Usted está aquí: jueves 4 de agosto de 2005 Opinión Delito y corrupción

Adolfo Sánchez Rebolledo

Delito y corrupción

La guerra entre las bandas de narcotraficantes y, en general, la oleada de violencia que se advierte en distintos estados de la República, no es un fenómeno pasajero y, si nos apuramos, ni siquiera nacional. En tiempos de globalización el delito y sus consecuencias también se internacionalizan, aunque persista la división del trabajo, es decir, la especialización de los grupos criminales en determinadas actividades. No sólo se trata de la existencia de países "productores" o "consumidores", sino de una estructura cuyo funcionamiento depende cada vez más de la acción supranacional de los cárteles en el mercado mundial, cuya eficacia es notoria. En cambio, y muy a pesar de la coordinación institucional entre los órganos encargados de ello, la acción estatal depende sobre todo de lo que hagan en su propio corral las fuerzas policiacas locales, obligadas por ley a mantener el monopolio de la investigación y la fuerza legítima en sus manos. Y he aquí el primer gran problema.

Hay casos, como el de México, donde las fuerzas de seguridad no llenan los requisitos mínimos de preparación para cumplir con sus obligaciones sobre el terreno. De hecho, es el ejército, no la policía, quien lleva a cuestas la parte fundamental del combate al narcotráfico, pues a estas alturas es obvio que se trata de una intervención continua, permanente, es decir, no excepcional, como estipula la Constitución de la República.

Desde luego, reconocen los especialistas, hay grandes lagunas en materia legal y profesional, hay descoordinación, pero nada contribuye más a expandir la influencia del crimen organizado que la corrupción que desmantela al instante cualquier leve mejoría institucional. Si es de por sí preocupante que la guerra entre los narcos asuma como escenarios propios ciudades enteras, mucho más estremecedor resulta que en algunas de ellas la misma policía sea parte de uno de los bandos en pugna.

En el caso de Nuevo Laredo, que ha llevado a Estados Unidos a cerrar su consulado, es obvio que la "tranquilidad" anterior se sustentaba en el dominio de los mafiosos, de las fuerzas de seguridad que aseguraban la paz en la frontera. Todos estaban comprados o muertos. ¿Cómo puede gobernar, digamos, un presidente municipal contra Los Zetas? ¿Cómo hacer para que la sociedad no se contamine de la presencia ostentosa de los capos en Culiacán, Tijuana y otras plazas donde se ve y se siente su poder? ¿Cómo evitar la cauda de secuestros, asaltos y otros delitos que sigue al "crimen organizado"?

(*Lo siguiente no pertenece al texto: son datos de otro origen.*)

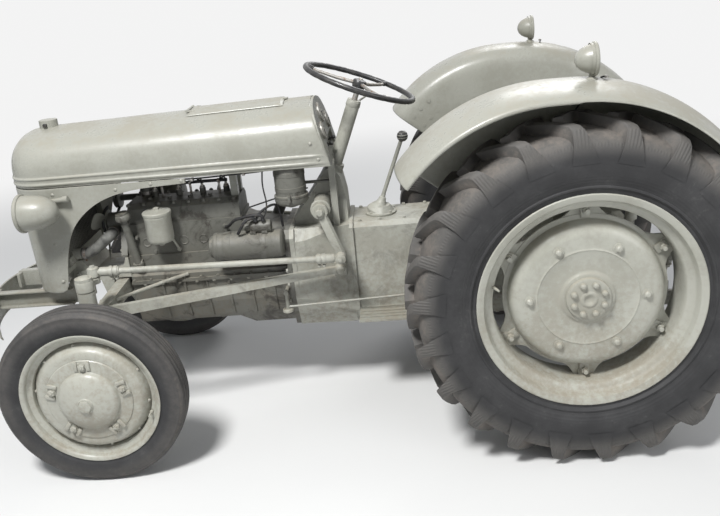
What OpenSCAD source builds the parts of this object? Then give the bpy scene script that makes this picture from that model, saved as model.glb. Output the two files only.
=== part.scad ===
// Vintage farm tractor with open engine, steered front axle and rear three-point hitch.
// Laid out from the rear axle line: +X forward, +Y left, +Z up, ground at z = 0.
// frame() then moves every piece so that the origin lies under the middle of the length.

/* [Stance] */
// Distance between the front and rear axle lines
wheelbase = 1778; // [1740:1:1860]
// Distance between the rear tyre centre planes
rear_track = 1222; // [1210:1:1300]
// Distance between the front tyre centre planes
front_track = 1240; // [1230:1:1320]
// Reach of the bumper ahead of the front axle line
bumper_reach = 572; // [560:1:640]

/* [Rear wheels] */
// Radius of a rear tyre at its lug tips
rear_r = 617; // [600:1:630]
// Width of a rear tyre over its sidewalls
rear_w = 275; // [250:1:290]
// Height of the rear lugs above the tread
lug_h = 34; // [20:1:45]
// Thickness of a rear lug at its crown
lug_w = 34; // [24:1:44]
// Lugs on each side of a rear tyre
lug_n = 22; // [18:1:26]
// Radius of the rear rim flange
rear_rim_r = 380; // [370:1:390]
// Width of the rear rim between its flanges
rear_rim_w = 230; // [200:1:240]
// Radius of the rear wheel disc
disc_r = 262; // [245:1:275]
// Radius of the rear brake drum
drum_r = 180; // [160:1:200]

/* [Front wheels] */
// Radius of a front tyre at its ribs
front_r = 345; // [330:1:355]
// Width of a front tyre over its sidewalls
front_w = 116; // [105:1:130]
// Radius of the front rim flange
front_rim_r = 257; // [250:1:265]
// Width of the front rim between its flanges
front_rim_w = 98; // [88:1:104]
// Radius of the domed front hub
hub_cap_r = 112; // [104:1:116]
// Radius of the stub axle in the front hub
stub_r = 18; // [14:1:22]

/* [Front axle] */
// Distance from the middle of a front wheel in to its kingpin
kingpin_offset = 120; // [105:1:130]
// Radius of a kingpin
kingpin_r = 17; // [14:1:20]
// Height of the underside of the front axle beam
axle_z = 535; // [520:1:545]
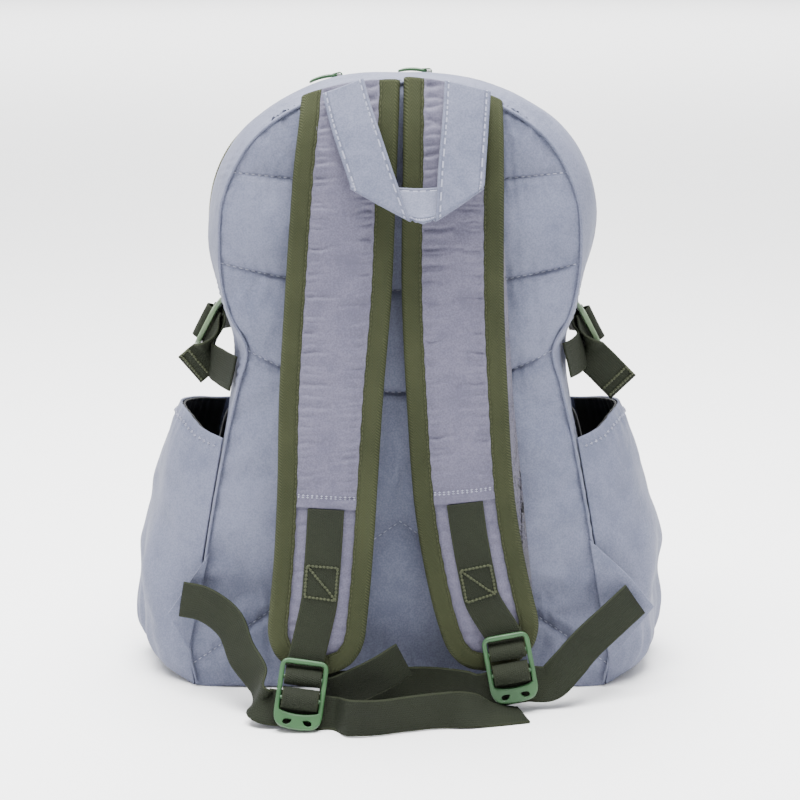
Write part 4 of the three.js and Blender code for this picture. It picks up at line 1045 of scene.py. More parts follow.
@dataclass(frozen=True)
class Gusset:
    """The cloth wall round the arch, in two halves, gathered along the back seam."""

    back_rings: tuple[tuple[float, float, float], ...] = (
        (-0.03, -0.09, 0.0),
        (0.08, 0.6, 0.0),
        (0.19, 0.95, 0.0),
        (0.32, 1.0, 0.004),
        (0.46, 1.0, 0.014),
    )
    front_rings: tuple[tuple[float, float, float], ...] = (
        (0.54, 1.0, 0.022),
        (0.72, 0.9, 0.055),
        (0.93, 0.45, 0.108),
        (1.006, -0.06, 0.129),
    )
    arch_length: float = 1150.0
    gather: float = 1.9
    gather_reach: float = 15.0
    fold: float = 2.6
    waist_height: float = 0.56
    waist_reach: float = 0.035
    near: float = 0.002

    def opening(self, place: float) -> float:
        """How far the zip slot is open at a place round the arch."""
        return smooth(min(place, 1 - place), BAG.zip_first - BAG.zip_fade, BAG.zip_first)

    def bumps(self, place: float, deep: float, point: Vector) -> float:
        """How far gathers, dents and folds lift the cloth outwards, in millimetres."""
        along = place * self.arch_length
        from_seam = deep * BAG.depth
        edge = smooth(from_seam, -1.8, 5.0)
        patches = 0.14 + 1.5 * max(noise.noise(Vector((along / 48.0, 4.4, 0.0))) - 0.05, 0.0)
        gathers = ripple(along + from_seam * 0.3, 8.5, 1.0) * self.gather * patches
        gathers *= math.exp(-max(from_seam, 0.0) / self.gather_reach)
        broad = cloud(point, 58.0, 2.0) * 1.9 + cloud(point, 24.0, 5.0) * 0.7
        low = point.z / BAG.height
        waist = bell(low, self.waist_height, self.waist_reach) * self.fold * smooth(from_seam, 3.0, 20.0)
        crease = math.sin(from_seam * 0.16 + low * 40.0) * waist * 0.5
        return (gathers + broad * smooth(from_seam, 4.0, 24.0) - waist + crease) * edge

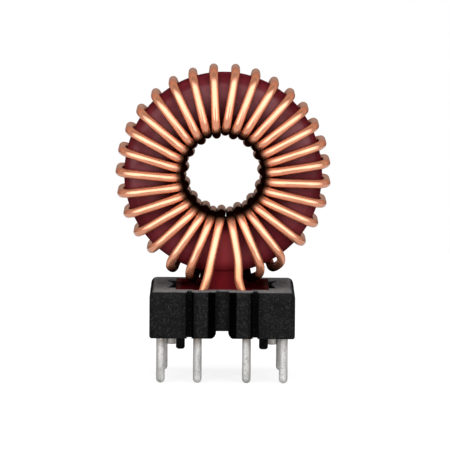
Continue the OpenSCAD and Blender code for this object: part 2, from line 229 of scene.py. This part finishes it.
def coated_core():
    finish = Finish("coated_core", Specular_IOR_Level=0.0, Coat_Roughness=0.25)
    x, _, height = finish.split(finish.place)
    z = height - ring_z
    radius = (x * x + z * z) ** 0.5
    peel = finish.noise(900.0)
    cloud = finish.noise(260.0, detail=3.0)
    # Darker toward the bore, where it stands for shade, and painted lighter and redder at the
    # foot, a painted pool of light
    foot = (1.0 - abs(x).ramp(0.0006, 0.0022)) * (1.0 - z.ramp(-0.0066, -0.0048))
    outward = (radius + foot * 0.002).ramp(0.0052, 0.0088)
    body = finish.mixed(cloud.ramp(0.3, 0.7), rgb(0.125, 0.012, 0.018), rgb(0.200, 0.022, 0.032))
    body = finish.mixed(foot * 0.55, body, rgb(0.36, 0.030, 0.034))
    finish.set("Base Color", finish.mixed(outward, rgb(0.045, 0.004, 0.006), body))
    finish.set("Roughness", 0.38 + peel * 0.12)
    # The gloss is cloudy, and painted strongest on the upper part of the faces: a painted sheen
    # where the light falls
    face = outward * (1.0 - radius.ramp(0.0097, 0.0102))
    painted_upper_sheen = 0.3 + z.ramp(-0.0080, 0.0040) * 0.7
    finish.set("Coat Weight", (0.35 + cloud.ramp(0.40, 0.62) * 0.65) * face * painted_upper_sheen * 0.55)
    finish.bump(peel, distance=0.00006, strength=0.5)
    return finish.material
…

Más vale que nos tomemos en serio estas cuestiones para deliberar la mejor manera de enfrentarlo. Es increíble, por ejemplo, que no exista no ya una policía nacional especializada, sino, al menos, la coordinación entre las varias agrupaciones federales, estatales o municipales. Parece un despropósito que la autoridad más próxima a la gente, la municipal, carezca de facultades para investigar delitos como el llamado narcomenudeo, que es la red capilar del mercado de las drogas.

La delincuencia organizada se nutre de la descomposición social, pero ella misma es uno de sus principales factores. La sociedad sufre con el aumento de los actos delictivos, pero sufre doblemente cuando al dolor y la desesperación se suma el clamor irracional a favor de la venganza como sustituto de la justicia. En los últimos tiempos hemos vivido, ciertamente, una suerte de instrumentalización del dolor de las víctimas, que de ninguna manera es inocua. La desconfianza hacia los cuerpos de seguridad se traduce en exigencias políticas contradictorias, pues al mismo tiempo se reclaman mayores poderes para esas tales autoridades. Según registra un estudio del Instituto para la Seguridad y la Democracia (Insyide) -organismo civil dedicado a proponer alternativas a las políticas oficiales-, "aproximadamente la mitad de la población (del Distrito Federal) está dispuesta incluso a tolerar el riesgo del abuso de autoridad de la policía, a cambio de que acabe con la delincuencia. Esta contradicción es común en las sociedades donde hay altos índices de temor y escaso conocimiento de modelos democráticos exitosos contra la inseguridad. El temor provoca un deseo colectivo de aplicación de medidas eficaces sin importar los costos, y la sociedad pierde de vista que ella misma se conduce hacia mayores riesgos de afectación a sus derechos".

Dado que estamos inmersos en el proceso electoral, sería oportuno que el debate sobre la inseguridad trascendiera el ámbito de la mercadotecnia electoral, la denuncia fácil o la prédica del "ojo por ojo" tan de moda. México requiere de una gran reforma legal y moral que sacuda de verdad el árbol de la corrupción.